# EXERCISE:
From the records below, copy out exactly the lines from the one containing "Write part 2" to the one containing "# ---- Blender", both included. Add nothing else.

START

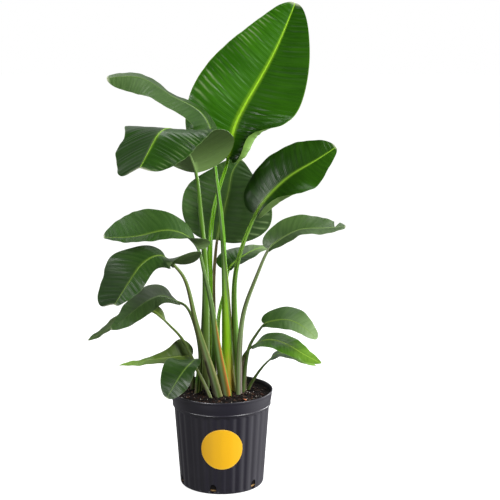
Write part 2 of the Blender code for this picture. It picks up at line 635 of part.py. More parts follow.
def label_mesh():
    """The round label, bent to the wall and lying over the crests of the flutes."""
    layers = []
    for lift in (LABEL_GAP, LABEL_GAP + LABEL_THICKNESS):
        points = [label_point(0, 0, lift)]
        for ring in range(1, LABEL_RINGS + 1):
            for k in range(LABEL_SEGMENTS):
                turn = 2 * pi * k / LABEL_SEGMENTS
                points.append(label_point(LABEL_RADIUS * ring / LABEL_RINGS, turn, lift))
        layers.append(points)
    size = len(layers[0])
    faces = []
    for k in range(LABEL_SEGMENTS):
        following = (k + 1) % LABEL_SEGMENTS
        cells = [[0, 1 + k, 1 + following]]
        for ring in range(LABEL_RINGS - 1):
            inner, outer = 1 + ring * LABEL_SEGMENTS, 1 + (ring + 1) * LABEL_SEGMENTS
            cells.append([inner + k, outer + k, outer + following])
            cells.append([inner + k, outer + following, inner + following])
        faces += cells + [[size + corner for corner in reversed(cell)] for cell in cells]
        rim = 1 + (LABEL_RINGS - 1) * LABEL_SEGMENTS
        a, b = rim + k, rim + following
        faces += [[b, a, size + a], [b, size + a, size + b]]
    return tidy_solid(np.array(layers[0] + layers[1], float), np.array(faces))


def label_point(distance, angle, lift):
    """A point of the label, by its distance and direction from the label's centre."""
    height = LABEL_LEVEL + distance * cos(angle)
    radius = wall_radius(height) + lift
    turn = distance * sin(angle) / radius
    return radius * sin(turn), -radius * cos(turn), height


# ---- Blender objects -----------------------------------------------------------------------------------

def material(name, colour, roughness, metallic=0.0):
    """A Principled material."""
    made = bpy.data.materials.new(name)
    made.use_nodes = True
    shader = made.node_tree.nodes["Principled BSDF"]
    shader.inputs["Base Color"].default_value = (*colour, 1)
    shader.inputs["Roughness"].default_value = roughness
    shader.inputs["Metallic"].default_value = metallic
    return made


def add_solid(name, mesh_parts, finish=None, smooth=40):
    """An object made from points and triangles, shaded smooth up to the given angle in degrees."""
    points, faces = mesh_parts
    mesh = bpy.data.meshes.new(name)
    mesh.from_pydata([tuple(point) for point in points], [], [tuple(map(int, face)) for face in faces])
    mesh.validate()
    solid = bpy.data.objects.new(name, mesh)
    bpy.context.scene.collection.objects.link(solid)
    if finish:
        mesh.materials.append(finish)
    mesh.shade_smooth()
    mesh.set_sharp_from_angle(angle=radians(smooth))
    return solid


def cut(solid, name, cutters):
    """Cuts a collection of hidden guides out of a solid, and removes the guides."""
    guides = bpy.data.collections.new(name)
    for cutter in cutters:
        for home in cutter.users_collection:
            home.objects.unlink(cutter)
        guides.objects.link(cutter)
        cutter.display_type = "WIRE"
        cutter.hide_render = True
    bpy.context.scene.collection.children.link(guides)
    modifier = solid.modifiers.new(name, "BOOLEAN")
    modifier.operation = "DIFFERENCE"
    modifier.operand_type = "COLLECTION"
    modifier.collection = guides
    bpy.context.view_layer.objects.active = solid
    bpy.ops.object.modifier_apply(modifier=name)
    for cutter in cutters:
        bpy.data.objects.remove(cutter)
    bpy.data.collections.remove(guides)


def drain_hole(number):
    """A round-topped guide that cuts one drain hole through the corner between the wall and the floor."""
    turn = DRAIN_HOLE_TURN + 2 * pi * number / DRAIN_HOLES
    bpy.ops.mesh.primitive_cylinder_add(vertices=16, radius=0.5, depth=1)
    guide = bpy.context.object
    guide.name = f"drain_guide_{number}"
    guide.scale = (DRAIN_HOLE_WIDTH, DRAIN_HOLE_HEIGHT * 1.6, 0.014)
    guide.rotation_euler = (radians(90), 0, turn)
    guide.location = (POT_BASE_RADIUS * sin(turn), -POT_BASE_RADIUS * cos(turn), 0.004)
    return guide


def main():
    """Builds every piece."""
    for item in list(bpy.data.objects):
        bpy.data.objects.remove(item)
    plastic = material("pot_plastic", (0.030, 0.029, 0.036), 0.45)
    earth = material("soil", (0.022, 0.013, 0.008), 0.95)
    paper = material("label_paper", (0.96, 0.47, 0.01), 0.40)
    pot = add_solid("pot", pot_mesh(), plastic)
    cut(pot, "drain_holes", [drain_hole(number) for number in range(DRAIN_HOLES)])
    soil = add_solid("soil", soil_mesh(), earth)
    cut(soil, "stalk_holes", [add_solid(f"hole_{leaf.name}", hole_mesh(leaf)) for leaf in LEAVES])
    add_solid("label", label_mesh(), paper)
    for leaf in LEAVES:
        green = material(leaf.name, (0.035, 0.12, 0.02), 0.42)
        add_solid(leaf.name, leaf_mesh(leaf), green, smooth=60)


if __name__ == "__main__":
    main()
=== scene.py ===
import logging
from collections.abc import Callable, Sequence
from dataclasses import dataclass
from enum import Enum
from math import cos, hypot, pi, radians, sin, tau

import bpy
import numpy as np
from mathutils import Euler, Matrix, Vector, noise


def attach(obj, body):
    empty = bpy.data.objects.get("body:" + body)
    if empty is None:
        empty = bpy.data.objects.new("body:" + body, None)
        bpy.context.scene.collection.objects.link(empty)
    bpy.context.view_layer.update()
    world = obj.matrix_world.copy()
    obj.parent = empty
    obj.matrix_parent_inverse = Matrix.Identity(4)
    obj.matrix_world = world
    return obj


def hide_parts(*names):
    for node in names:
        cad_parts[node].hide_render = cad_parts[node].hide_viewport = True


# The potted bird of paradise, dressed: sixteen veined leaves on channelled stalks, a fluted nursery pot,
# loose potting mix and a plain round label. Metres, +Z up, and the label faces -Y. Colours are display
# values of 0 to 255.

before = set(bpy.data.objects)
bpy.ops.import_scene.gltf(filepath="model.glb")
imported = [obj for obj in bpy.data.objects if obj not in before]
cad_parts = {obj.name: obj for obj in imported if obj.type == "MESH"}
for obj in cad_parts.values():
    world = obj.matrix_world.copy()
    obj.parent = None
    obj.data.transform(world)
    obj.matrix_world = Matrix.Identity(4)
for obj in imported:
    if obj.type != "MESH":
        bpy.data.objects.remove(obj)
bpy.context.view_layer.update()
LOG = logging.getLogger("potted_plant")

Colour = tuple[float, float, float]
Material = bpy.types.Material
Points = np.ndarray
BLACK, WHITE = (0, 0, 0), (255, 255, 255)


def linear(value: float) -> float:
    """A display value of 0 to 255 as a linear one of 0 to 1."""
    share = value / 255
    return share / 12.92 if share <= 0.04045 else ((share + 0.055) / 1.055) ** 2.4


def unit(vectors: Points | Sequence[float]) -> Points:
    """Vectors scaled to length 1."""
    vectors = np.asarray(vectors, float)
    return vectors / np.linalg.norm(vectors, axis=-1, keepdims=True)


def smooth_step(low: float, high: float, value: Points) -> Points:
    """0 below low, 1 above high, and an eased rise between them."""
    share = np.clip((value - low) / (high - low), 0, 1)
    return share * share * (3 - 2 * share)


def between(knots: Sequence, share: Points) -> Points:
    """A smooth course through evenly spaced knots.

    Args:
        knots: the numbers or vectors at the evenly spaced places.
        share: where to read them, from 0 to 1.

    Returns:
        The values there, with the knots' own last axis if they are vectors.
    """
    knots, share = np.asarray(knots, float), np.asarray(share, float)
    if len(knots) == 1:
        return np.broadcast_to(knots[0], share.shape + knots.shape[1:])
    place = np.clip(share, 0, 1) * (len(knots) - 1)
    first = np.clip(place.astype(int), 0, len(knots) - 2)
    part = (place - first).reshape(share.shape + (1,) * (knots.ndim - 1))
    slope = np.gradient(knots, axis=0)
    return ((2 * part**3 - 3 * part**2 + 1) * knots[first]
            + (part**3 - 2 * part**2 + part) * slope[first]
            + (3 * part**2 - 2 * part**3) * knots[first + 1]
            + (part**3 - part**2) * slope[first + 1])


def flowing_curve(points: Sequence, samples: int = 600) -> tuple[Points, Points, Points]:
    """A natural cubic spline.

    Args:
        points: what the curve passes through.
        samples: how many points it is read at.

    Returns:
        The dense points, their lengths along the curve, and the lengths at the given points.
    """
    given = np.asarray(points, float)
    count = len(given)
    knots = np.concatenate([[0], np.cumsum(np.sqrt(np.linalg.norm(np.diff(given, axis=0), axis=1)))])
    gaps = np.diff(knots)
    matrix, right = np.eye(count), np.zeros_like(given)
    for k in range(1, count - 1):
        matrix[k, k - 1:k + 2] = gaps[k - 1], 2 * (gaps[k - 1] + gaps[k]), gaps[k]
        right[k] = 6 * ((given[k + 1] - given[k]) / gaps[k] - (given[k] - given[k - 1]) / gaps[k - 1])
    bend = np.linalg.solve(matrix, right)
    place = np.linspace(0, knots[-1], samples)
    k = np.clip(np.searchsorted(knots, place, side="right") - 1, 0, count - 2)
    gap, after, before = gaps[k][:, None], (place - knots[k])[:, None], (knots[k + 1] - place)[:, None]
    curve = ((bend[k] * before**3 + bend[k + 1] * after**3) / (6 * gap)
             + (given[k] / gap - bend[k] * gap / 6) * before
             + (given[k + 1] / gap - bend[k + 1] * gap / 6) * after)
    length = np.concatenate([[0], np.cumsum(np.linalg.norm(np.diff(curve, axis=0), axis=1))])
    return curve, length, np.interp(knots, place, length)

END
START

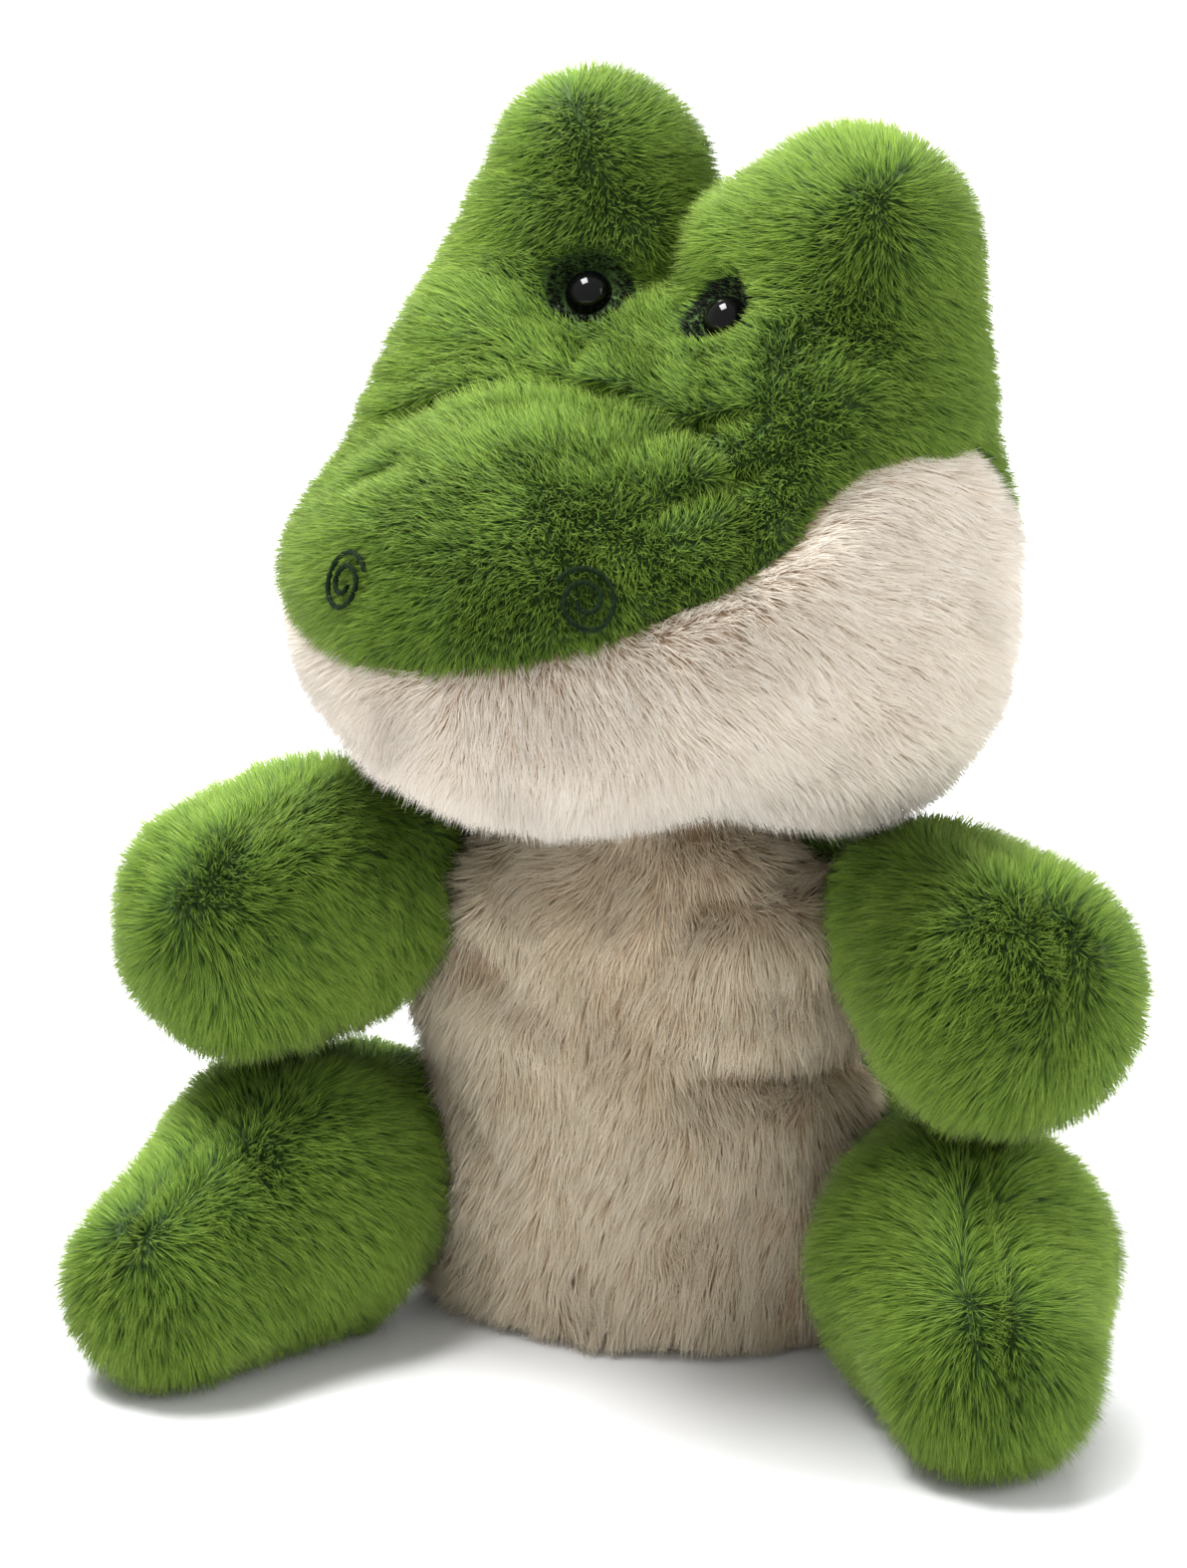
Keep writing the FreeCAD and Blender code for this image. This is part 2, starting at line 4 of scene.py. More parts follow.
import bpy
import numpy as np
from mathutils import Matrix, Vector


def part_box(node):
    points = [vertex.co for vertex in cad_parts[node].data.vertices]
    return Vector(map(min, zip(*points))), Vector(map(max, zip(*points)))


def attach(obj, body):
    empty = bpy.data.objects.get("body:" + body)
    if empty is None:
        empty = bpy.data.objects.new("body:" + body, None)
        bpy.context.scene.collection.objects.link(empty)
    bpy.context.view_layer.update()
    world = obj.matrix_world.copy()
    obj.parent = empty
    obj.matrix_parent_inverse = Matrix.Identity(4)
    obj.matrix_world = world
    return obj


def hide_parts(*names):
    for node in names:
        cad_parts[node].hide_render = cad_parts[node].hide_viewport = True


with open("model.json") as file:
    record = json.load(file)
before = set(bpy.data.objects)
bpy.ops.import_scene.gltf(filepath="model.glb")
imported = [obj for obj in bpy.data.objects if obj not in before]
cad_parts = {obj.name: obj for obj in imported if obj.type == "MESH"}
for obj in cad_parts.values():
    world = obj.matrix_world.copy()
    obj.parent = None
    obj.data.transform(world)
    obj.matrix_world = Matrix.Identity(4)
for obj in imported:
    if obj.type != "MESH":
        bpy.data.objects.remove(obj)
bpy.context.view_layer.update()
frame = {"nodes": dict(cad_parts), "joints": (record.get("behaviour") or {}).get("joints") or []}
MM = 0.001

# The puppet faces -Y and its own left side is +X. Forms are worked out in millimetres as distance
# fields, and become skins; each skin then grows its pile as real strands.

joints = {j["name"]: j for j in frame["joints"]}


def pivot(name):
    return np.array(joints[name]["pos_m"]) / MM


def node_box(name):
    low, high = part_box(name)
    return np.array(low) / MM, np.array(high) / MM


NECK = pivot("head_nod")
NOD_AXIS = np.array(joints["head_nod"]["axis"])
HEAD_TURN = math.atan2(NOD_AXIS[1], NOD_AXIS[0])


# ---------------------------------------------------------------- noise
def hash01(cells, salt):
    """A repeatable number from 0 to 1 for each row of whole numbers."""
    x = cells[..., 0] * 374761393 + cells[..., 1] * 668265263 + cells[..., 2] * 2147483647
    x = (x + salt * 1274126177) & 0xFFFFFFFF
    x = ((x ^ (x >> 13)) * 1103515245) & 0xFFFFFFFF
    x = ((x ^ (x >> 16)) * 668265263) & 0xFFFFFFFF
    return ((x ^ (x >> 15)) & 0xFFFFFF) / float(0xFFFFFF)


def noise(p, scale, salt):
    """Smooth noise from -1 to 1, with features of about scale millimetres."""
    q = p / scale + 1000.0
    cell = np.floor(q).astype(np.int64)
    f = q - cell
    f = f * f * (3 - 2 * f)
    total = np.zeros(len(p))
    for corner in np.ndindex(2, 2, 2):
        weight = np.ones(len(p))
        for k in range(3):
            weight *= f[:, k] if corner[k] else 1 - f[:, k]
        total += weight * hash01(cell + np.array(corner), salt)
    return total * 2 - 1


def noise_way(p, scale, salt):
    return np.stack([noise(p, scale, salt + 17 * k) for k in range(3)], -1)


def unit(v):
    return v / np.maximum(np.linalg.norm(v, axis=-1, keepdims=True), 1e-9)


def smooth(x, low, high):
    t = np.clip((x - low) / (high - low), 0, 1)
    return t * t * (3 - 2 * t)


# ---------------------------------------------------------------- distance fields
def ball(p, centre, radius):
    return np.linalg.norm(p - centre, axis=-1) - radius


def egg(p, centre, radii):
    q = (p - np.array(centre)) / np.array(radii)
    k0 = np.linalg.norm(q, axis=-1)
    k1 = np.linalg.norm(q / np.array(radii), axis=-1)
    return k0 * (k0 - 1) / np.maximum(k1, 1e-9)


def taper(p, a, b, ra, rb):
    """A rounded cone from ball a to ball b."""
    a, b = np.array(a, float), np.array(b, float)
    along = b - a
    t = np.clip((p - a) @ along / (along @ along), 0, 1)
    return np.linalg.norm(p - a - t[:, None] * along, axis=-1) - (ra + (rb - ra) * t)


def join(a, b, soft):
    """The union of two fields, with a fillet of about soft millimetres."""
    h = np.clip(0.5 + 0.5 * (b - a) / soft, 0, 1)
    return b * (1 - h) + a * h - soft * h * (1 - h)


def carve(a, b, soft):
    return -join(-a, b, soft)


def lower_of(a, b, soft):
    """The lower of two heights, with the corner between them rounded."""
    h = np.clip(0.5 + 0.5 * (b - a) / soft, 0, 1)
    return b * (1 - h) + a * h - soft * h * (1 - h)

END

# WRITTEN RESPONSE:
Write part 2 of the Blender code for this picture. It picks up at line 635 of part.py. More parts follow.
def label_mesh():
    """The round label, bent to the wall and lying over the crests of the flutes."""
    layers = []
    for lift in (LABEL_GAP, LABEL_GAP + LABEL_THICKNESS):
        points = [label_point(0, 0, lift)]
        for ring in range(1, LABEL_RINGS + 1):
            for k in range(LABEL_SEGMENTS):
                turn = 2 * pi * k / LABEL_SEGMENTS
                points.append(label_point(LABEL_RADIUS * ring / LABEL_RINGS, turn, lift))
        layers.append(points)
    size = len(layers[0])
    faces = []
    for k in range(LABEL_SEGMENTS):
        following = (k + 1) % LABEL_SEGMENTS
        cells = [[0, 1 + k, 1 + following]]
        for ring in range(LABEL_RINGS - 1):
            inner, outer = 1 + ring * LABEL_SEGMENTS, 1 + (ring + 1) * LABEL_SEGMENTS
            cells.append([inner + k, outer + k, outer + following])
            cells.append([inner + k, outer + following, inner + following])
        faces += cells + [[size + corner for corner in reversed(cell)] for cell in cells]
        rim = 1 + (LABEL_RINGS - 1) * LABEL_SEGMENTS
        a, b = rim + k, rim + following
        faces += [[b, a, size + a], [b, size + a, size + b]]
    return tidy_solid(np.array(layers[0] + layers[1], float), np.array(faces))


def label_point(distance, angle, lift):
    """A point of the label, by its distance and direction from the label's centre."""
    height = LABEL_LEVEL + distance * cos(angle)
    radius = wall_radius(height) + lift
    turn = distance * sin(angle) / radius
    return radius * sin(turn), -radius * cos(turn), height


# ---- Blender objects -----------------------------------------------------------------------------------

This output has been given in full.